Playing with your peers might accomplish the same thing in the long run but it is a much longer run.
That this is even an argument is silly. Jordan, if you think playing with Climo will not make you a better player, I have to scratch my head and wonder why someone as smart as you doesn't get such a simple and true statement. That you try and make a caricature out of it is kind of silly, though. No one said that he is some sort of magic elixir that will make you a better player overnight.
That said, I returned to Milo yesterday for the first time since the Fling. I stepped up to normal hole 16 and pulled out my Roc. I rolled it and it went left of the big tree in the middle of the fairway. Bounced over the hole in the ground with the ferns surrounding it and kept rolling. Made a right turn and sat me down between the two pin positions. I pulled out the XD and sunk the putt for a deuce - marking the first time I have ever birdied that hole in the deep position.
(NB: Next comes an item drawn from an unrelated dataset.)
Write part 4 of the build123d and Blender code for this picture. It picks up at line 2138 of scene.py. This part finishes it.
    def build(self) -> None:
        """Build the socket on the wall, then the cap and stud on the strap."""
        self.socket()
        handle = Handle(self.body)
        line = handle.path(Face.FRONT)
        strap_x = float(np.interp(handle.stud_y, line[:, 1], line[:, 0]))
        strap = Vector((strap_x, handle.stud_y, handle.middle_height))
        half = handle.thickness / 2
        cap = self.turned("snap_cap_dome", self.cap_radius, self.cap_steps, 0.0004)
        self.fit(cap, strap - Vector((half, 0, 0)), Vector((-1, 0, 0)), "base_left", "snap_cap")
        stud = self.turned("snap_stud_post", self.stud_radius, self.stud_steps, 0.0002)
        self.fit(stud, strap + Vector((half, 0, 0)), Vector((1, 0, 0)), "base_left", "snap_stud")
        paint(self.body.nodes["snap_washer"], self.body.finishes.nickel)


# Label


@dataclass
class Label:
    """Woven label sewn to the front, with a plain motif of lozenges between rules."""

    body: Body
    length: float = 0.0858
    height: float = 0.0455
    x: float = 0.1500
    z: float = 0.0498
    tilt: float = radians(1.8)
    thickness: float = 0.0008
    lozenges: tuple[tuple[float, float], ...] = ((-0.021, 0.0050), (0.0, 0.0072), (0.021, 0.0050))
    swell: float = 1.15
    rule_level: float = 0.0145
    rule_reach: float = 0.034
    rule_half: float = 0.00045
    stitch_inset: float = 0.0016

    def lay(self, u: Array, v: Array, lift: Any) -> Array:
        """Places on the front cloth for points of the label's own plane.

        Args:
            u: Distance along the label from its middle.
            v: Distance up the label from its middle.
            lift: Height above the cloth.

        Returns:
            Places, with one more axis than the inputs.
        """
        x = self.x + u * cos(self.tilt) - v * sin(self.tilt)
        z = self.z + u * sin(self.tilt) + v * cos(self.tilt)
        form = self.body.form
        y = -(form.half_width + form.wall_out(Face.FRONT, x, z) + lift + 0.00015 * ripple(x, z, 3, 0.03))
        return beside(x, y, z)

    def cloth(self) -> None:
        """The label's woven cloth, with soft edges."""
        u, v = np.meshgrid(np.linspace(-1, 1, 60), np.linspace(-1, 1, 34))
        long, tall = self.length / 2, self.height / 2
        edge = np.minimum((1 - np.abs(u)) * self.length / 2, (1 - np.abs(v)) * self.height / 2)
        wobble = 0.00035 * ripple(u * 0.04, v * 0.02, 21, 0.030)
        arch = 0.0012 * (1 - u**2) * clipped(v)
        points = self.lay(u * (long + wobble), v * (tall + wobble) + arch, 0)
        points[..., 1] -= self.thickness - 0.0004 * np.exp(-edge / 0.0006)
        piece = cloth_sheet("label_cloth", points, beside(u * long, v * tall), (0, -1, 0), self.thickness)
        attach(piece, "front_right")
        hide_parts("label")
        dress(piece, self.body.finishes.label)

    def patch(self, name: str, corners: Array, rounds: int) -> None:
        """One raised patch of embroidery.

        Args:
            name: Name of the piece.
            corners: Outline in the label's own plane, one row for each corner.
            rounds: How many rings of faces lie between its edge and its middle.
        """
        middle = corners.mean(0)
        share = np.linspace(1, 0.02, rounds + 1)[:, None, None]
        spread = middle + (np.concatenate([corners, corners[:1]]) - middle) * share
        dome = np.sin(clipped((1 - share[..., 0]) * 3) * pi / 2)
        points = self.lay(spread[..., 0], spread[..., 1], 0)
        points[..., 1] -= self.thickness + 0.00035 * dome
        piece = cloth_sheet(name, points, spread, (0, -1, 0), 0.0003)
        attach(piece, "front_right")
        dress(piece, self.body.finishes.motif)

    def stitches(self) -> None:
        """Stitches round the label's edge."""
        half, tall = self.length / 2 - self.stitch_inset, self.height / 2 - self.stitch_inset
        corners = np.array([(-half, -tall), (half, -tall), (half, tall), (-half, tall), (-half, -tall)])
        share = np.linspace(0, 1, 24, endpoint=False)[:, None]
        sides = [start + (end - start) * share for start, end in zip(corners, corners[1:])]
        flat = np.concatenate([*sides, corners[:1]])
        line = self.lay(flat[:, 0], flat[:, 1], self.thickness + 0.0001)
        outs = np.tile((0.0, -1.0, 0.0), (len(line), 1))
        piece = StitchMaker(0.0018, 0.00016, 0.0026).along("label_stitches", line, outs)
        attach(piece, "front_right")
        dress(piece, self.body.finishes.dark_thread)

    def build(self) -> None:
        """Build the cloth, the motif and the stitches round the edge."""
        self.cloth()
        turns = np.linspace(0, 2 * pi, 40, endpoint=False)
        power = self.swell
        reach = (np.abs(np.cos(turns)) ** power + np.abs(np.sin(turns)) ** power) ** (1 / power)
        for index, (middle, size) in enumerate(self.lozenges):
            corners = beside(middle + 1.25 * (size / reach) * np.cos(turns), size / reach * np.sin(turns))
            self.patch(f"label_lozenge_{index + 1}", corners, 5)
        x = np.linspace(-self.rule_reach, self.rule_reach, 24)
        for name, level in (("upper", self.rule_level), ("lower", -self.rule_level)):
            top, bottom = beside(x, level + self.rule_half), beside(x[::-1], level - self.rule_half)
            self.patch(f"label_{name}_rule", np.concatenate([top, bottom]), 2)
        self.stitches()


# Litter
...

Watching Ken Climo do that and working on that shot elsewhere definitely improved my game - if only for that one hole on that one round.
Seriously... why is this simple concept so hard for you baggers to understand this? Is it that you WISH to remain mediocre? Have fun with that. When those around you continue to improve because they play with better players and you are still shooting sub-900 rated rounds and continuously losing as your peers get better, please try to remember this conversation.